A Time of Gifts is a subtle and genial, yet remarkable feat of writing. To read it is to accompany two Patrick Leigh Fermors – the one making the journey and the one recalling it; yet it is also, in many curious senses, akin to knowing and feeling what it was like to be Paddy Leigh Fermor, both on the road and at his desk; vicariously seeing the world through his eyes, yet reflecting with him on it and what we each know of all that has transpired and transformed these parts of the world in the times which have since passed. Reading Leigh Fermor is much like reading Marcel Proust (yet without the ‘inconceivable boredom associated with the most extreme ecstasy’ – to quote Henry James!), as both Proust and Fermor are primarily concerned with the pursuit of ‘lost time’ and ‘time regained’. In certain passages, in this respect, the two writers are almost one and the same.

 Marcel Proust

What makes this trilogy perhaps all the more interesting is how that process – the search for lost time – clearly falters and fades (and perhaps this is where he differs from Proust). For me there is clearly a change in gear between A Time of Gifts and Between the Woods and the Water. And, while The Broken Road (posthumously published) certainly completes the journey, it is actually assembled from his earliest drafts, before his initial ideas had properly crystallised – and, as such, the trilogy essentially remains unrealised as he would have wished it himself. It is a much recounted fact that Leigh Fermor struggled with the heavy weight of expectation which he encountered and felt from his readers to complete the narrative – to reach that golden final destination, Constantinople! ... But there, too, perhaps is the trick – true travellers, though they may not openly acknowledge this will most likely nod nonetheless – true travellers never really want to reach their destination. In the words of photo-journalist, Dan Eldon, very often “the journey is the destination.” And this is what fascinates me most about these three books.
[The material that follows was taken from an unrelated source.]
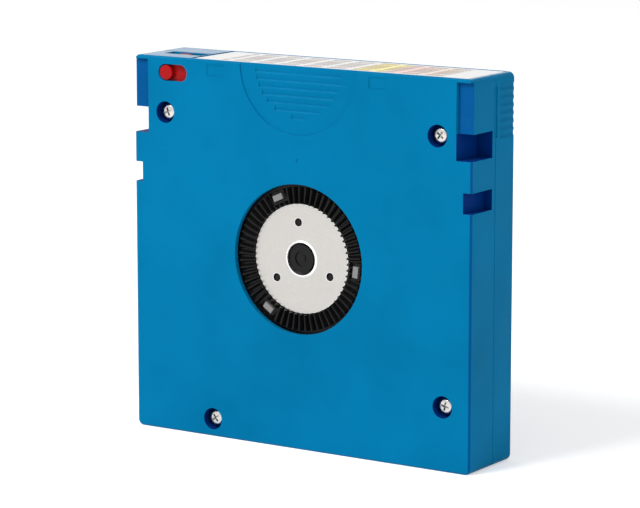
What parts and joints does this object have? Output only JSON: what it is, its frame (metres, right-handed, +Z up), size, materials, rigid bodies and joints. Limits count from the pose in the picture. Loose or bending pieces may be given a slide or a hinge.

In many respects, I’m attempting to do something similar in writing this blog – not that this blog is anywhere near being on any sort of a par with Patrick Leigh Fermor’s writings! (Although, sometimes, I rather wish I’d had a Jock Murray on hand to tell me how daftly awful my choice of a title for it was – but, I guess it’s too darn late now!) [The original title of this blog was 'Eccentric Parabola']. As a person who travels frequently, and who is often asked by friends and family about these trips, I wanted to find a way of recording them for myself as much as anyone else. I’m sure there will come a time when I no longer travel as much as I do now. Not knowing when that time might begin, it could come sooner or equally later than I realise, but what has always been clear is that sometimes these trips are stacked so close in succession, and sometimes are so busy and demanding in and of themselves, that I don’t always find the time to properly record them as they happen. From some trips I have full and methodically handwritten travel diaries stuffed with old tickets, crinkled beer mats, and dog-eared restaurant flyers, as well as numerous photos which I’ve taken; yet for others I often have nothing more than the vaguest memories and perhaps a single faded ticket stub. That’s why I decided to make a record and share it with anyone who might be interested – after all, there’s nothing travellers like more than to sit and swap travel stories!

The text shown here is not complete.